From the Archives: Oz Pearlman
/Given Oz Pearlman’s recent notoriety, I figured it might be fun to dig into the archives and see what I’d written about him on my old site. This was back in the early 2000s, when he was mainly known as Penguin’s product demonstrator. And apparently I’d just seen him in a live NYC show—an event I have absolutely zero memory of.
I wrote:
I don't know how anyone could imagine that having Oz Pearlman demonstrate a trick is a good marketing strategy. What am I missing? Am I the only one in the world who thinks that guy is a total tool? I used to think he was in on the joke; that he knew how lame some of those tricks are and he knew how lame his performance was. But then I saw his "magic" "show" at a "theater" here in New York City, and I realized he's just really a shitty performer. He has some technical skills, but those are offset by a miserable sense of showmanship and stage presence. Oz, get a director, and get a fucking writer too. If you have $35 dollars to blow in the city, I urge you to check out his show. It's such a grim deal. It's like watching Faces of Death and you're seeing a monkey get his head bashed in with a hammer and you're thinking to yourself, "How can I find something so repellent and fascinating at the same time?" In an art-form that many people already consider to be meaningless, an Oz Pearlman show has to be the most meaningless facet of magic on the planet. Remind me not to go to shows that cost $35 and starts at 5 in the afternoon.
So if you’re thinking, “People only trash Oz now because he’s wildly successful,” please note: I was two decades ahead of the curve. I thought he was garbage when he was a nobody. And yes, the critique I made recently is the same one I made back then too. He needs a writer.

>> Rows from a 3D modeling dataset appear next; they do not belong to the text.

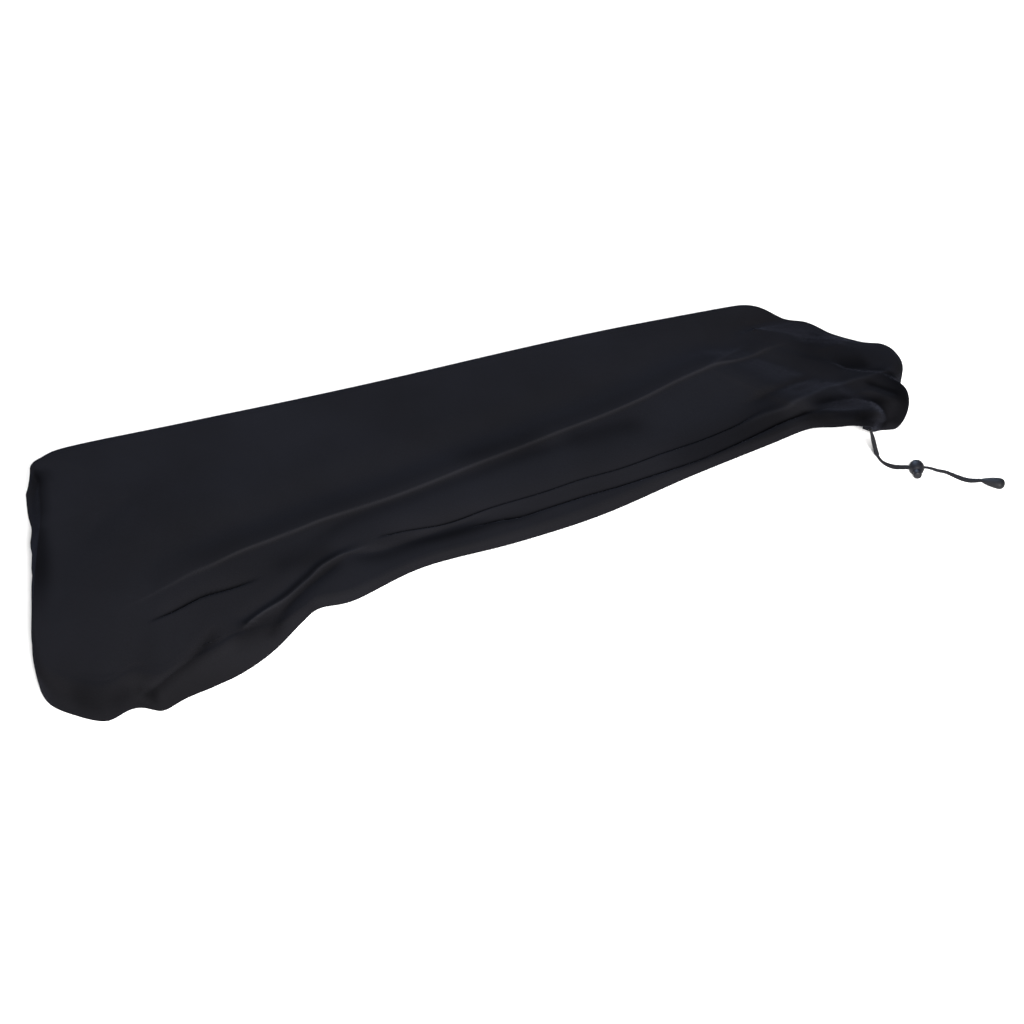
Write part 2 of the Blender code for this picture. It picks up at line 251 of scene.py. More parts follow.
def buildStretchKnit(s):
    material, tree, shader = startMaterial("stretchKnit", s["light"], s["roughness"])
    place = tree.nodes.new("ShaderNodeTexCoord")
    along = tree.nodes.new("ShaderNodeUVMap")
    along.uv_map = "cloth"
    wear = addGroup(tree, softWear, Patch=5.0, Fine=700.0)
    tree.links.new(place.outputs["Object"], wear.inputs["Vector"])
    knit = addGroup(tree, knitLoops, Wale=s["wale"], Course=s["course"])
    tree.links.new(along.outputs["UV"], knit.inputs["Vector"])
    base = rampBetween(tree, wear.outputs["Patches"], s["dark"], s["light"], 0.3, 0.7)
    shade = tree.nodes.new("ShaderNodeMix")
    shade.data_type = "RGBA"
    shade.blend_type = "MULTIPLY"
    shade.inputs[0].default_value = s["gapPaintedShadeShare"]
    tree.links.new(base, shade.inputs[6])
    # painted shade in the low gaps between the knit loops, multiplied into the colour
    loops = rampBetween(tree, knit.outputs["Height"], s["gapPaintedShade"], (1, 1, 1), 0.1, 0.8)
    tree.links.new(loops, shade.inputs[7])
    # painted shade in hollows and painted highlights on crests, as the mesh's own attribute says
    fold = tree.nodes.new("ShaderNodeAttribute")
    fold.attribute_name = "paintedFoldShading"
    twice = tree.nodes.new("ShaderNodeVectorMath")
    twice.operation = "SCALE"
    twice.inputs["Scale"].default_value = 2.0
    tree.links.new(fold.outputs["Color"], twice.inputs[0])
    paintedShading = tree.nodes.new("ShaderNodeVectorMath")
    paintedShading.operation = "MULTIPLY"
    tree.links.new(shade.outputs[2], paintedShading.inputs[0])
    tree.links.new(twice.outputs[0], paintedShading.inputs[1])
    tree.links.new(paintedShading.outputs[0], shader.inputs["Base Color"])
    rough = tree.nodes.new("ShaderNodeMapRange")
    rough.inputs["To Min"].default_value = s["roughness"] - 0.06
    rough.inputs["To Max"].default_value = s["roughness"] + 0.08
    tree.links.new(wear.outputs["Lint"], rough.inputs["Value"])
    tree.links.new(rough.outputs[0], shader.inputs["Roughness"])
    shader.inputs["Specular IOR Level"].default_value = s["specular"]
    shader.inputs["Sheen Weight"].default_value = s["sheen"]
    shader.inputs["Sheen Roughness"].default_value = s["sheenRoughness"]
    shader.inputs["Sheen Tint"].default_value = (*s["sheenTint"], 1)
    fine = bumpFrom(tree, wear.outputs["Lint"], 0.0002, 0.15)
    tree.links.new(bumpFrom(tree, knit.outputs["Height"], s["knitDepth"], s["knitStrength"], fine),
                   shader.inputs["Normal"])
    return material


# dark is the painted shade in the braid's dips, light the painted light on its raised strands
cordFinish = {
    "dark": (0.0035, 0.0036, 0.0045), "light": (0.0085, 0.0086, 0.0105), "roughness": 0.75,
    "specular": 0.08, "sheen": 0.02,
}


def buildCordBraid(s):
    material, tree, shader = startMaterial("cordBraid", s["light"], s["roughness"])
    along = tree.nodes.new("ShaderNodeAttribute")
    along.attribute_name = "braidHeight"
    place = tree.nodes.new("ShaderNodeTexCoord")
    wear = addGroup(tree, softWear, Patch=60.0, Fine=2500.0)
    tree.links.new(place.outputs["Object"], wear.inputs["Vector"])
    # painted shade in the dips between strands and painted light on the raised strands, by braid
    # height
    base = rampBetween(tree, along.outputs["Fac"], s["dark"], s["light"], 0.15, 0.9)
    tree.links.new(base, shader.inputs["Base Color"])
    shader.inputs["Specular IOR Level"].default_value = s["specular"]
    shader.inputs["Sheen Weight"].default_value = s["sheen"]
    shader.inputs["Sheen Tint"].default_value = (0.7, 0.72, 0.85, 1)
    tree.links.new(bumpFrom(tree, wear.outputs["Lint"], 0.0002, 0.3), shader.inputs["Normal"])
    return material


plasticFinish = {
    "lock": {"dark": (0.0036, 0.0037, 0.0050), "light": (0.0060, 0.0062, 0.0085),
             "roughness": 0.5, "specular": 0.16},
    "end": {"dark": (0.0048, 0.0049, 0.0058), "light": (0.0075, 0.0077, 0.0090),
            "roughness": 0.55, "specular": 0.12},
}


def buildMouldedPlastic(name, s):
    material, tree, shader = startMaterial(name, s["light"], s["roughness"])
    place = tree.nodes.new("ShaderNodeTexCoord")
    wear = addGroup(tree, softWear, Patch=180.0, Fine=3200.0)
    tree.links.new(place.outputs["Object"], wear.inputs["Vector"])
    tree.links.new(rampBetween(tree, wear.outputs["Patches"], s["dark"], s["light"]),
                   shader.inputs["Base Color"])
    rough = tree.nodes.new("ShaderNodeMapRange")
    rough.inputs["To Min"].default_value = s["roughness"] - 0.08
    rough.inputs["To Max"].default_value = s["roughness"] + 0.12
    tree.links.new(wear.outputs["Patches"], rough.inputs["Value"])
    tree.links.new(rough.outputs[0], shader.inputs["Roughness"])
    shader.inputs["Specular IOR Level"].default_value = s["specular"]
    tree.links.new(bumpFrom(tree, wear.outputs["Lint"], 0.00012, 0.35), shader.inputs["Normal"])
    return material


stretchKnit = buildStretchKnit(clothFinish)
cordBraid = buildCordBraid(cordFinish)
lockPlastic = buildMouldedPlastic("lockPlastic", plasticFinish["lock"])
endPlastic = buildMouldedPlastic("endPlastic", plasticFinish["end"])
print("materials ready")


cordSizes = {
    "diameter": 0.0043, "strands": 8, "lay": 0.011, "relief": 0.00022,
    "wide": 1.38, "thin": 0.78, "twistLength": 0.17, "twistStart": 142.0,
    "around": 28, "step": 0.0006,
    "route": ((0.5105, -0.0675, -0.041), (0.5135, -0.069, -0.051), (0.517, -0.071, -0.067),
              (0.5205, -0.0725, -0.079), (0.523, -0.079, -0.0836), (0.5265, -0.0875, -0.084),
              (0.532, -0.0955, -0.0828), (0.5375, -0.1035, -0.079), (0.5438, -0.1092, -0.0765),
              (0.5533, -0.1125, -0.0765), (0.5628, -0.1158, -0.0765), (0.571, -0.1165, -0.0798),
              (0.579, -0.1185, -0.0834), (0.587, -0.124, -0.084), (0.596, -0.137, -0.084),
              (0.605, -0.148, -0.083), (0.617, -0.156, -0.0803)),
}


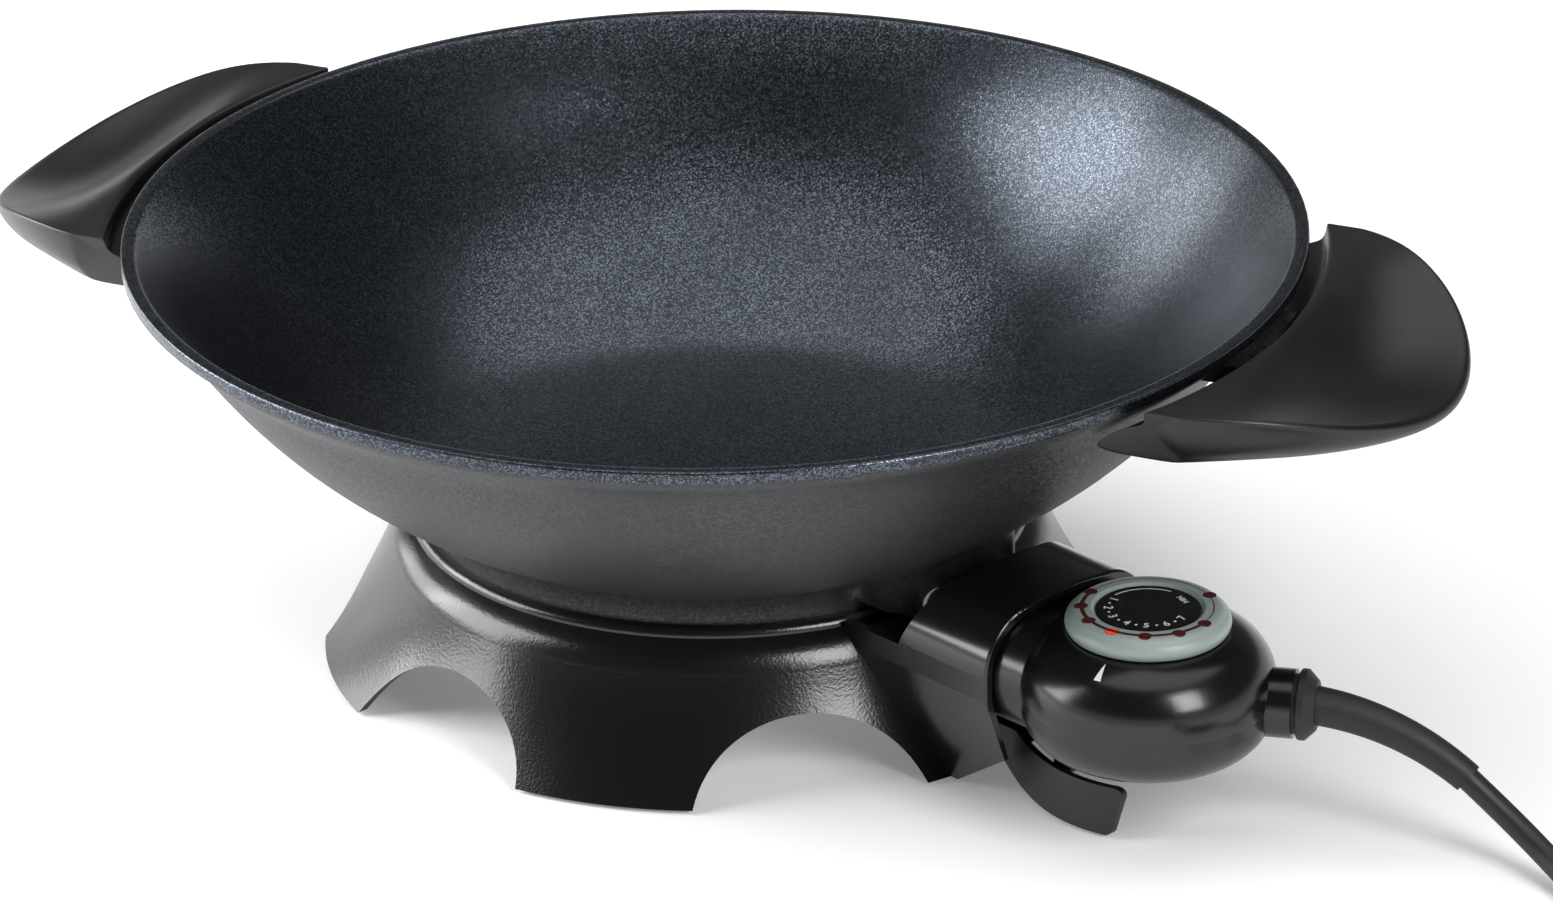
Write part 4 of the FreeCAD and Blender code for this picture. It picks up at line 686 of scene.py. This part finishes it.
# Inner side, from the ridge down along the channel, the lip and the wall: radius and height.
bowl_side = ((182.9, 128.6), (178.2, 127.8), (171.0, 122.6), (166.0, 117.2))
top_shares = (0.0, 0.07, 0.18, 0.30, 0.44, 0.60, 0.76, 0.90, 0.97)
lower_shares = (1.0, 0.93, 0.6, 0.25)
fan = (-90, -87, -80, -70, -60, -50, -40, -30, -20, -10, 0, 10, 20, 30, 40, 50, 60, 70, 80, 87, 90)


def at_radius(radius, across):
    """How far out past the rim a point lies that is this far from the bowl's axis."""
    return math.sqrt(radius ** 2 - across ** 2) - rim_radius


def top_height(across, out):
    """Height of the top: level on the ridge, then scooped, deepest half way along the rim."""
    hold = max(0.0, 1 - (across / half_span) ** 2) ** scoop_hold
    share = min(max((out - ridge_width) / (scoop_end - ridge_width), 0.0), 1.0)
    return ridge_height - scoop_depth * hold * math.sin(share * math.pi / 2)


def handle_section(sweep):
    """Closed loop of points, across, out and up, on one ray of the handle's fan."""
    side, front = math.sin(sweep), math.cos(sweep)
    across, out = half_span * side, handle_length * front ** top_taper
    lower_across, lower_out = lower_half_span * side, lower_length * front ** lower_taper
    root = at_radius(bowl_side[0][0], across)
    points = []
    for share in top_shares:
        place = root + (out - root) * share
        points.append((across, place, top_height(across, place)))
    edge = top_height(across, out)
    points.append((across, out, edge - edge_drop))
    points.append((across * 0.6 + lower_across * 0.4, out * 0.6 + lower_out * 0.4,
                   edge * 0.45 + tip_underside * 0.55))
    lower_root = at_radius(bowl_side[-1][0], lower_across)
    for share in lower_shares:
        place = lower_root + (lower_out - lower_root) * share
        fall = min(max((place - underside_falls_from) / underside_falls_over, 0.0), 1.0)
        height = underside + (tip_underside - underside) * fall
        points.append((lower_across, place, height + (edge_foot_lift if share == 1.0 else 0.0)))
    for radius, height in reversed(bowl_side):
        spread = lower_across + (across - lower_across) * (height - underside) / (ridge_height - underside)
        points.append((spread, at_radius(radius, across), height))
    return points


def make_handle(name, turn):
    """One handle: its sections bridged into a closed shell, turned to its place and softened."""
    shape = bmesh.new()
    loops = []
    for degrees in fan:
        points = [shape.verts.new(Vector((across, -rim_radius - out, up)) * MM)
                  for across, out, up in handle_section(math.radians(degrees))]
        loops.append([shape.edges.new((point, points[(i + 1) % len(points)]))
                      for i, point in enumerate(points)])
    for before, after in zip(loops, loops[1:]):
        bmesh.ops.bridge_loops(shape, edges=before + after)
    bmesh.ops.holes_fill(shape, edges=loops[0] + loops[-1], sides=0)
    about_axis = Matrix.Rotation(turn, 3, "Z")
    bmesh.ops.rotate(shape, verts=shape.verts[:], cent=(0, 0, 0), matrix=about_axis)
    bmesh.ops.recalc_face_normals(shape, faces=shape.faces[:])
    for face in shape.faces:
        face.smooth = True
    handle = place_object(name + "_soft", shape, handle_black)
    softened = handle.modifiers.new("softened", "SUBSURF")
    softened.levels = softened.render_levels = 2
    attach(handle, "pan_and_base")
    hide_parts(name)


handle_turn = math.radians(22.8)
make_handle("right_handle", handle_turn)
make_handle("left_handle", handle_turn + math.pi)
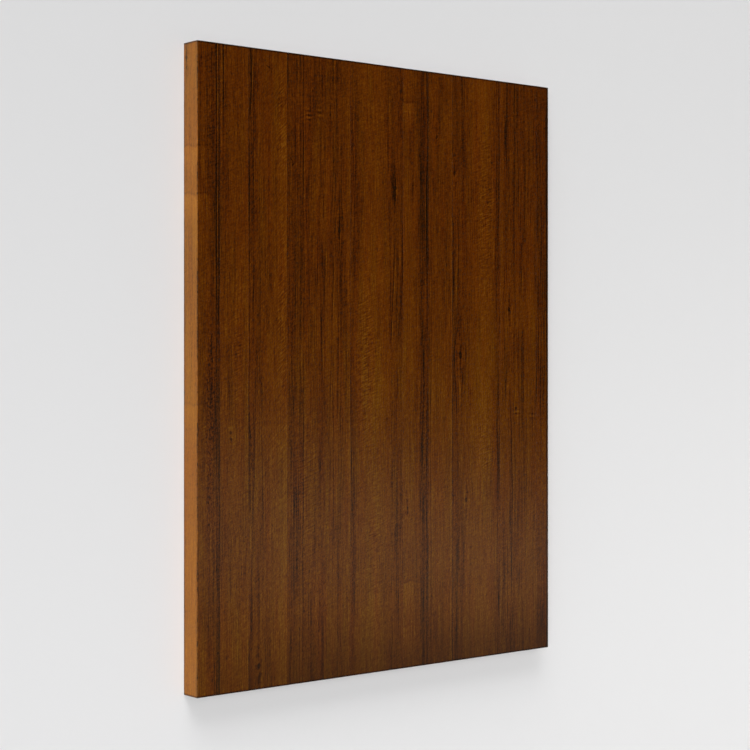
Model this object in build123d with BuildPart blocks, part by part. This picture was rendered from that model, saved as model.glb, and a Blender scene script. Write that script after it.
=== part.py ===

Other than that, I mostly just mentioned him in passing on the site.
I suggested his name was confusing. “Oz” already has a magical connotation: Wizard of. And that’s pronounced Ahz. Him making people pronounce his name Ohs was going to be nothing but headaches for him. I suggested he use a different pronunciation entirely: Ooze. As in, “There’s some ooze coming out of my anal pustule.” Looking at him, that felt like the one people would naturally gravitate toward.
Another time, I wondered what was going on with his mouth in this demo and said, “He's talking funny, right? Not funny like what he's saying is amusing, lord no. But funny like, oh I don't know, like he had a zit on his lip and somebody popped it with a baseball bat.”
Or when there was controversy about Oz stealing this Dave Harkey effect where someone runs their finger along a straw and Oz makes it melt where they stop. I came to Oz’s defense and said, “I truly believe that Oz really did invent this trick independently. I've heard that in order to generate realistic expectations, he often creates tricks where women must stroke something that's .5 cm in diameter.”
Now, you might say, “Who’s the joke really on here, Andy? Oz is on 60 Minutes, and you’re still talking shit about him on a blog.”
Look, I’m doing exactly what I want to be doing. Oh, “Oz was on 60 Minutes”? Big deal. So was I. For decades. You don’t recognize my style? A guy named Andy? With a lot of opinions?